__DATA SECTION__.
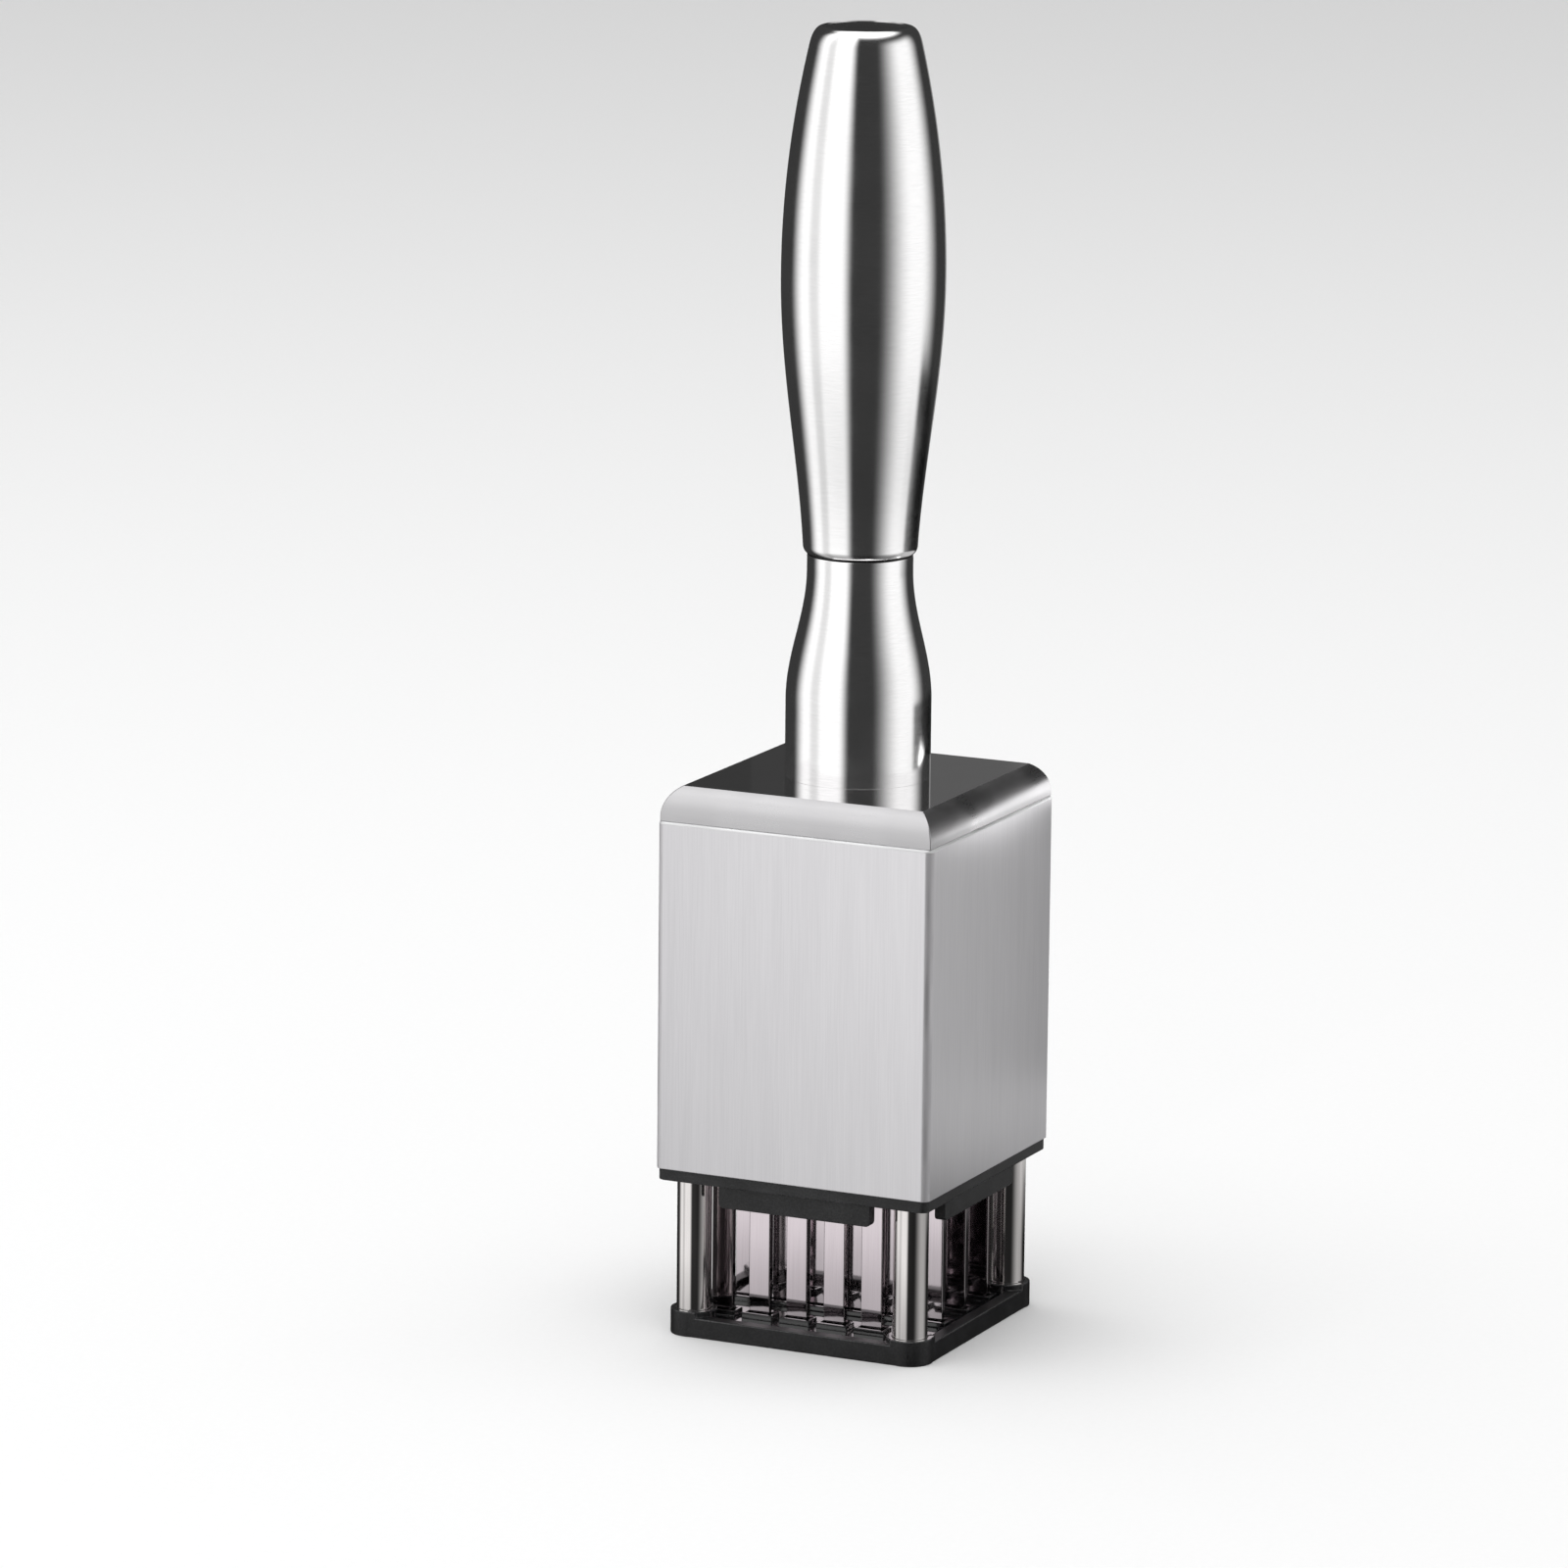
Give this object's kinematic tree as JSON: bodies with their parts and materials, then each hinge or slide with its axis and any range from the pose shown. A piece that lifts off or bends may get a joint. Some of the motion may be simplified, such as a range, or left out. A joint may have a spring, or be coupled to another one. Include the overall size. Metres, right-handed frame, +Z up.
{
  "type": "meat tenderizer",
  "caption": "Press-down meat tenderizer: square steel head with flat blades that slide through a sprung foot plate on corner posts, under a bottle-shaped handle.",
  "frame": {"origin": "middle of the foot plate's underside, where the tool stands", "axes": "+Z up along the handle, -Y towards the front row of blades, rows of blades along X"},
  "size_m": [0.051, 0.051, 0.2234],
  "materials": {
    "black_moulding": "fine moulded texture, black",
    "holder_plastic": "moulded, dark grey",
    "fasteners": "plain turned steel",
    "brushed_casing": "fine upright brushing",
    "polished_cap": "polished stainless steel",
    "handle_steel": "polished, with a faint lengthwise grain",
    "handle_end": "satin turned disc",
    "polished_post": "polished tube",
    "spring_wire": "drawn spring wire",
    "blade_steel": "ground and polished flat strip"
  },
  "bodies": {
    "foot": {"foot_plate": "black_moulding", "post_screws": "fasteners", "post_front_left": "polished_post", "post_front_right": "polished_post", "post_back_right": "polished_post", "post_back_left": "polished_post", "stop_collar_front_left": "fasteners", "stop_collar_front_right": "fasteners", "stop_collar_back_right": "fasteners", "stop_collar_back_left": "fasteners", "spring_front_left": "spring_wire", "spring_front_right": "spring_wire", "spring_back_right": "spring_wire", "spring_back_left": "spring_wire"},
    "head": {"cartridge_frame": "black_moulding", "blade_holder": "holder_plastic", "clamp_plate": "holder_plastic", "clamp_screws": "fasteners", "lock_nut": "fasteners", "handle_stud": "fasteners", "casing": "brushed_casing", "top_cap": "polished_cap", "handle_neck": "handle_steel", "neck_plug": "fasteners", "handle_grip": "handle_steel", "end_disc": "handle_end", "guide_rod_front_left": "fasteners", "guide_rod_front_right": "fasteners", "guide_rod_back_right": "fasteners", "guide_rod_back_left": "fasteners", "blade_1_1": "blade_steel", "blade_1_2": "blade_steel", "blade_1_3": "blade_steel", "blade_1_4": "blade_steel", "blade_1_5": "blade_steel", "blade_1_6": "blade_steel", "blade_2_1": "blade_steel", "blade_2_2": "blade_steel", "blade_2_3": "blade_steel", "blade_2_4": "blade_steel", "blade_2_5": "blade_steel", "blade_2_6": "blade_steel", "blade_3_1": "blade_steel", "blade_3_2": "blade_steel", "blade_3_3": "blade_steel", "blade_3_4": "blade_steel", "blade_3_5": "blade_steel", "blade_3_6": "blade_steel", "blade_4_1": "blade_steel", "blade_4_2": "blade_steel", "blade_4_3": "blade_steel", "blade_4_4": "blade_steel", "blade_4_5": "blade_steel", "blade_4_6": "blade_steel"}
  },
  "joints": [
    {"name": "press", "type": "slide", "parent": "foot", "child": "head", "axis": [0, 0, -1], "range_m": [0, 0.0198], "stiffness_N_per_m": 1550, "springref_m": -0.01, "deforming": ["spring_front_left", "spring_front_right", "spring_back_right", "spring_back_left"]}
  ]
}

==

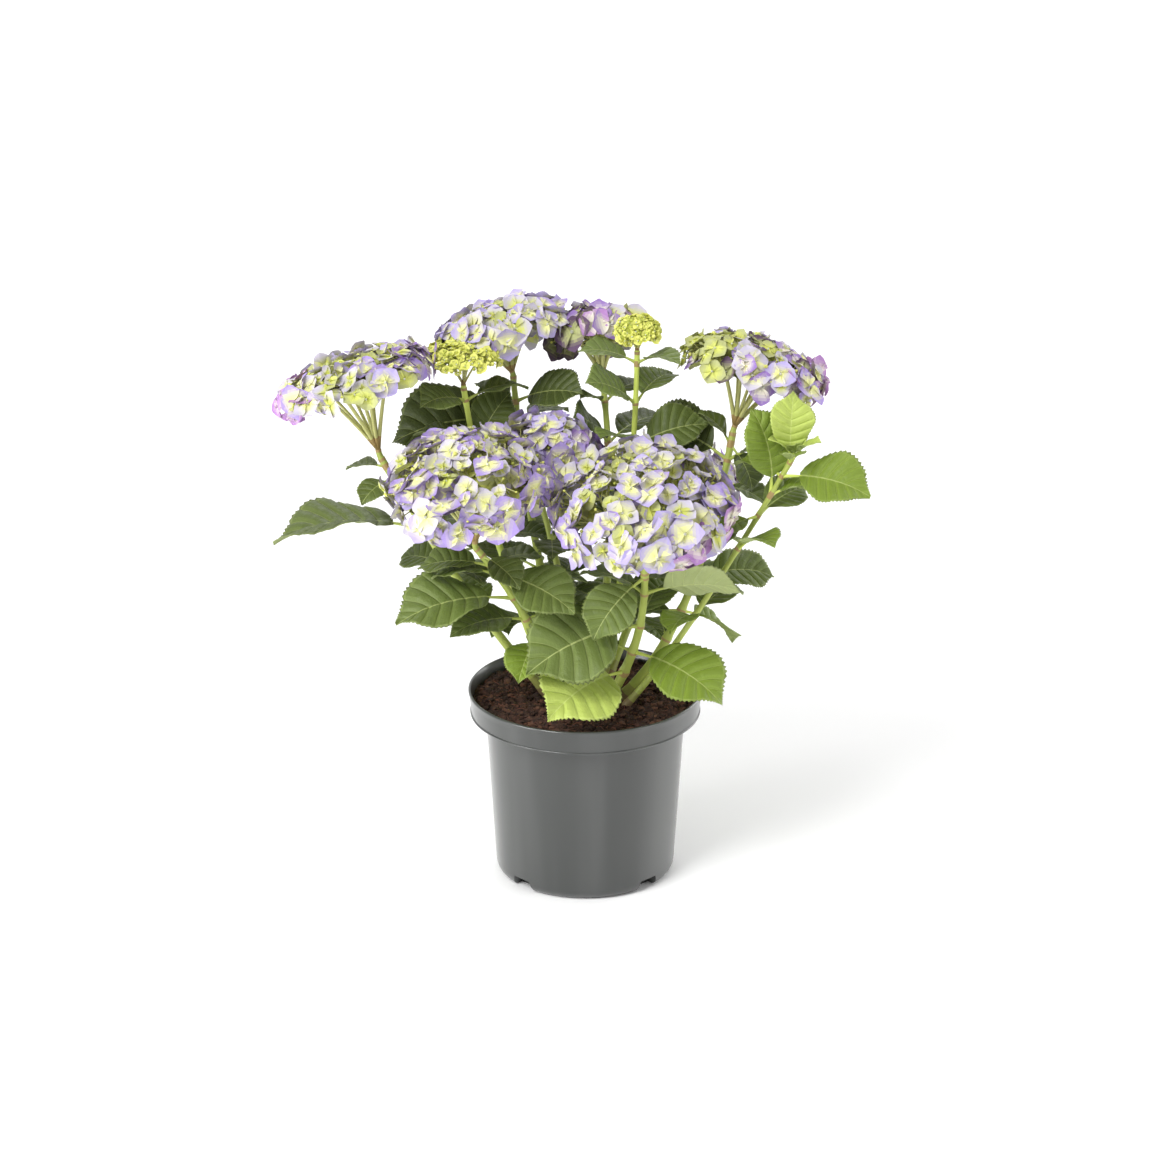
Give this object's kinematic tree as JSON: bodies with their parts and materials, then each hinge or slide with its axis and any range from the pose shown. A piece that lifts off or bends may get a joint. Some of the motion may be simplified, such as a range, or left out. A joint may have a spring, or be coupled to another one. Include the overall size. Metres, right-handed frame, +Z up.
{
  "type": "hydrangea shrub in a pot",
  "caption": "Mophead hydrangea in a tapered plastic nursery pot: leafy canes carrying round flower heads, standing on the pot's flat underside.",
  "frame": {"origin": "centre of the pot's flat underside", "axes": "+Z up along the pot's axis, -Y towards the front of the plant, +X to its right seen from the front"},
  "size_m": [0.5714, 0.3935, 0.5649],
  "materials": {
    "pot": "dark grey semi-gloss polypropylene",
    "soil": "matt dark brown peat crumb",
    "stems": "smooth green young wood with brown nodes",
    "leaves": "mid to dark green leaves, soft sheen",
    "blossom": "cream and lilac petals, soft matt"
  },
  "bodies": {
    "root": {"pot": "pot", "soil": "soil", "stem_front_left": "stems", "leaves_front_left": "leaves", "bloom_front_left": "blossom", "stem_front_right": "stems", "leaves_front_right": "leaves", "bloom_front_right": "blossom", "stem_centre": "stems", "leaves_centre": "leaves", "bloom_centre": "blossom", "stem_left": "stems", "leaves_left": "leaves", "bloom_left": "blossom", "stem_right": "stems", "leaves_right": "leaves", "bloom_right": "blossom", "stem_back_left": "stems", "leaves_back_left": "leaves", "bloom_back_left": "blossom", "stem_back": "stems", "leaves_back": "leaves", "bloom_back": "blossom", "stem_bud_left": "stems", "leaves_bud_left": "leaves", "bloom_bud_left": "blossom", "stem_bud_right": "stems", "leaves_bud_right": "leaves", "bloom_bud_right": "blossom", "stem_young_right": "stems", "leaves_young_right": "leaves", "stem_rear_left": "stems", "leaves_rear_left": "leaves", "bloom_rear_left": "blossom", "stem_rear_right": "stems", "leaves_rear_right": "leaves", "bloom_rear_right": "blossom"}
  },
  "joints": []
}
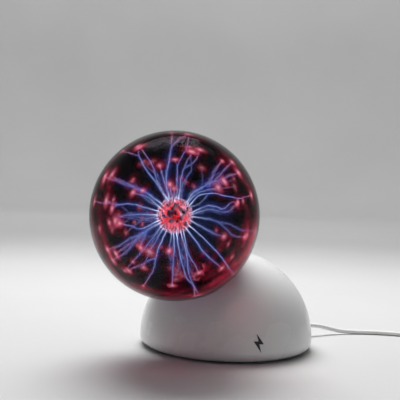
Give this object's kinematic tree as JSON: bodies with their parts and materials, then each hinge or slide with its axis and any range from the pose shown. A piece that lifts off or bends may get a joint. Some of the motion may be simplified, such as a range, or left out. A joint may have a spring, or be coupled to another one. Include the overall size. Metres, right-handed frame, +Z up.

--

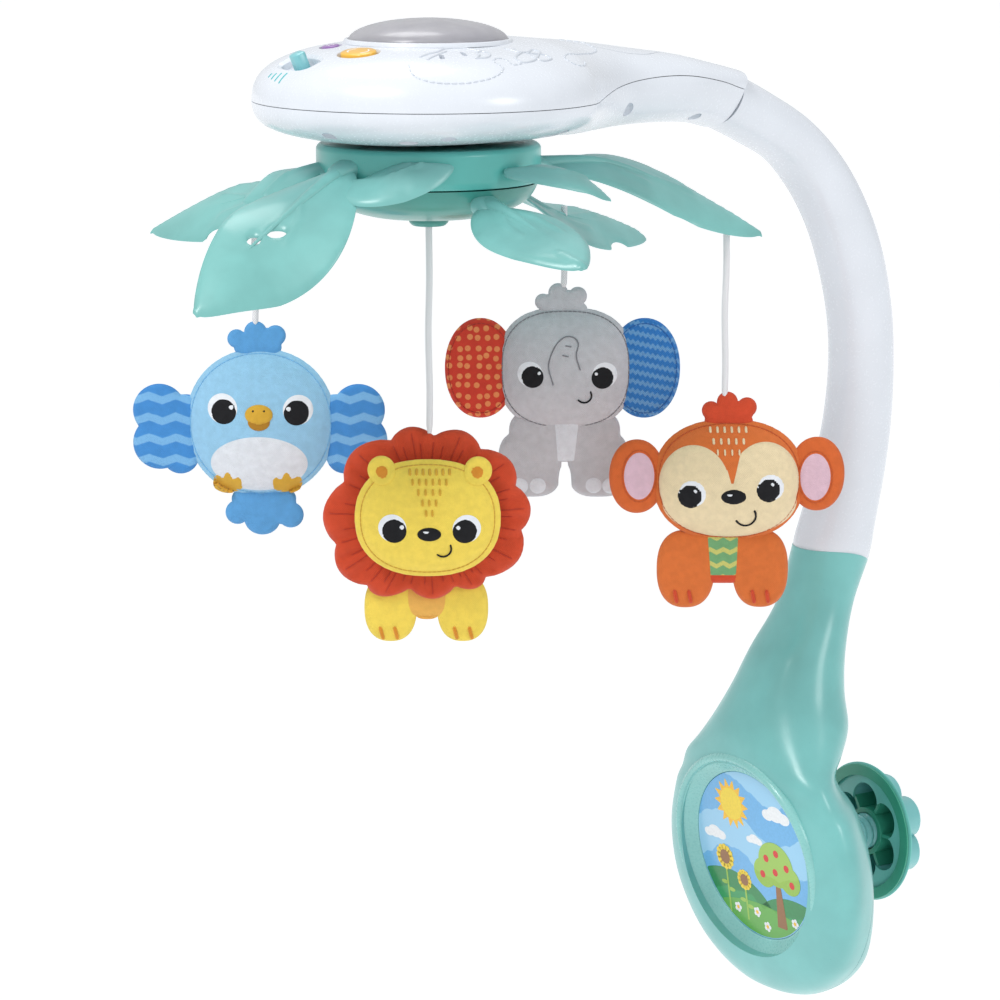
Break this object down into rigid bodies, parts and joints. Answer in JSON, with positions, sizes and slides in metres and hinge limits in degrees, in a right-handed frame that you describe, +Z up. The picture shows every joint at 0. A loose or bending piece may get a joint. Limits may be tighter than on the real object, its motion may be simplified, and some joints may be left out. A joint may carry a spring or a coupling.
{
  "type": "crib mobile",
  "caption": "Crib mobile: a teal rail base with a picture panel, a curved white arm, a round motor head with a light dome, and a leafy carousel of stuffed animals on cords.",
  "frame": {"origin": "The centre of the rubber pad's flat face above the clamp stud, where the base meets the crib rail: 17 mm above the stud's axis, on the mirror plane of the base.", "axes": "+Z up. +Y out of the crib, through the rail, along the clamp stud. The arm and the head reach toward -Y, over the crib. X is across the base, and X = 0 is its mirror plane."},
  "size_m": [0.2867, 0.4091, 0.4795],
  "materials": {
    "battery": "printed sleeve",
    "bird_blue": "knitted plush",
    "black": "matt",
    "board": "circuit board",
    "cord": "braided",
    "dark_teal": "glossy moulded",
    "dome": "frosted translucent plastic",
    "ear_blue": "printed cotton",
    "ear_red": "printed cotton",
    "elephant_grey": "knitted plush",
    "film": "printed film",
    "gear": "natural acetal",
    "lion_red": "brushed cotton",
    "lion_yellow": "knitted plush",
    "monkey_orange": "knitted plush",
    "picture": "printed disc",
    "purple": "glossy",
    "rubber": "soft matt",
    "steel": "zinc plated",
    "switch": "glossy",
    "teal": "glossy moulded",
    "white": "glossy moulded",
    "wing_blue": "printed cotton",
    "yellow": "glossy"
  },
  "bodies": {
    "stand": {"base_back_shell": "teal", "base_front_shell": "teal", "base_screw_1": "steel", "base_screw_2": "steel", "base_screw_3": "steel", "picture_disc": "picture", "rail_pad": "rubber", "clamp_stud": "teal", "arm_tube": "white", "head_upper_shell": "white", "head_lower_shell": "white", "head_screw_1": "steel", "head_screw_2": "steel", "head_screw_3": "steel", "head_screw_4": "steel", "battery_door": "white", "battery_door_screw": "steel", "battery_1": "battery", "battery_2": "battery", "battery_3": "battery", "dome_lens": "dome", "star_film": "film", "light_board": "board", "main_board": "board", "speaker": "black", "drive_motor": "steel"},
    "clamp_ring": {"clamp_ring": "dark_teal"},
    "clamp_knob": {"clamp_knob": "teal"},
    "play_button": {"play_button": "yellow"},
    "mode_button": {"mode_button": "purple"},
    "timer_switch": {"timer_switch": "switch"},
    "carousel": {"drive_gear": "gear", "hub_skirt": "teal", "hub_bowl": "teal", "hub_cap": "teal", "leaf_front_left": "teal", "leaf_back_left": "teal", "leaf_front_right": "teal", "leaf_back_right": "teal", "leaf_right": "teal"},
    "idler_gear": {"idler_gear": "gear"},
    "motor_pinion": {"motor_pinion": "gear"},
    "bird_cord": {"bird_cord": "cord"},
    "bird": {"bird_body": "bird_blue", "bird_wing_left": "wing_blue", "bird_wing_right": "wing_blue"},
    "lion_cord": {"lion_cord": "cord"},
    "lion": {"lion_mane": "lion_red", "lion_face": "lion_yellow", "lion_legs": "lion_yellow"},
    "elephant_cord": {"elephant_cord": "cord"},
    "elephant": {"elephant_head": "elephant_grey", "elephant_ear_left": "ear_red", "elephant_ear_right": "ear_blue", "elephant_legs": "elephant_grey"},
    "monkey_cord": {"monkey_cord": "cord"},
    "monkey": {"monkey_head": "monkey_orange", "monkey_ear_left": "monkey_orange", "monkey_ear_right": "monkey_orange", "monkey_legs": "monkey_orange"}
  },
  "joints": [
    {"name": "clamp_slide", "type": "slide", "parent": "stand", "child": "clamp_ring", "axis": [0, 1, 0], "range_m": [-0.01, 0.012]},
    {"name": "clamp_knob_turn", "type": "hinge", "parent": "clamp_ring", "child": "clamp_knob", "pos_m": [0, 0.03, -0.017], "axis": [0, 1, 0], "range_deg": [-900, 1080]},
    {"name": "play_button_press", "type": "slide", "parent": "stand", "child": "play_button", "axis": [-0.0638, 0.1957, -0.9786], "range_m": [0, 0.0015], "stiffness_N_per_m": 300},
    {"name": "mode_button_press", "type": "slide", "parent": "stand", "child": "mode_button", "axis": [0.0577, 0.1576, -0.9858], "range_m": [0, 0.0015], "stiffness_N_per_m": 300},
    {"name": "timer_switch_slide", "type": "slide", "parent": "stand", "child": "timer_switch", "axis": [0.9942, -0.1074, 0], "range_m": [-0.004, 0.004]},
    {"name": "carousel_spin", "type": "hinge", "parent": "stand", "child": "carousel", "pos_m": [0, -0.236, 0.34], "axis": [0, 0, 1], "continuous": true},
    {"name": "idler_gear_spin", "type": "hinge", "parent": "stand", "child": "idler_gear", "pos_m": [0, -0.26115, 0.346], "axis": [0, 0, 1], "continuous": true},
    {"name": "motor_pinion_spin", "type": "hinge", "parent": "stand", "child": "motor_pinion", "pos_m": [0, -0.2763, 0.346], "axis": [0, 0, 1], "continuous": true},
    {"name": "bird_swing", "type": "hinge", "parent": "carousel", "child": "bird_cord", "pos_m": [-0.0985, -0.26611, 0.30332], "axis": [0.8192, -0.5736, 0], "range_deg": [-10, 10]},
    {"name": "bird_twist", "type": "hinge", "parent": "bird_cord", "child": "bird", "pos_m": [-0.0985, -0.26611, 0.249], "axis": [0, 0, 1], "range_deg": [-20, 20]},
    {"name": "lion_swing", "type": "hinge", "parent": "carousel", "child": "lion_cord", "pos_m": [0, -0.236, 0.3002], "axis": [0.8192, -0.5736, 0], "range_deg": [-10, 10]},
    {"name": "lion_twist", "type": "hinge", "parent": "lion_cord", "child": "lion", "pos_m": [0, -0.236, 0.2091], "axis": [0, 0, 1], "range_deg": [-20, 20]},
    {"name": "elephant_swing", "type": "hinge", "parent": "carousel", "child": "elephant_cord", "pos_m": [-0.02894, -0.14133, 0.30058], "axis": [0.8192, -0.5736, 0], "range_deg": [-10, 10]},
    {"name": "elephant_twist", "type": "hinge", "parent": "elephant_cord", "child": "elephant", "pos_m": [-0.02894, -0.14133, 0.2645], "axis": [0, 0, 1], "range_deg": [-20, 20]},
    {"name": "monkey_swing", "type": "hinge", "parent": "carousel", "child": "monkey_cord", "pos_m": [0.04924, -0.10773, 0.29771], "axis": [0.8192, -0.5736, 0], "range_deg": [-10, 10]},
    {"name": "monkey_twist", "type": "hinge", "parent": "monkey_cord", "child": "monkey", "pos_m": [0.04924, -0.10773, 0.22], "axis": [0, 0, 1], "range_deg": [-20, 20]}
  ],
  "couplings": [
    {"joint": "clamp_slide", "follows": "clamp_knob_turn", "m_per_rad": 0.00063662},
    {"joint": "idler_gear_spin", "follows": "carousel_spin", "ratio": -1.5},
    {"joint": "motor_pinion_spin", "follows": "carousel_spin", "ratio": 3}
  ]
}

__REQUIREMENT__. Go through the material above and count the lines that contain "down"; give that number alone.

__ANSWER IN FULL__. 2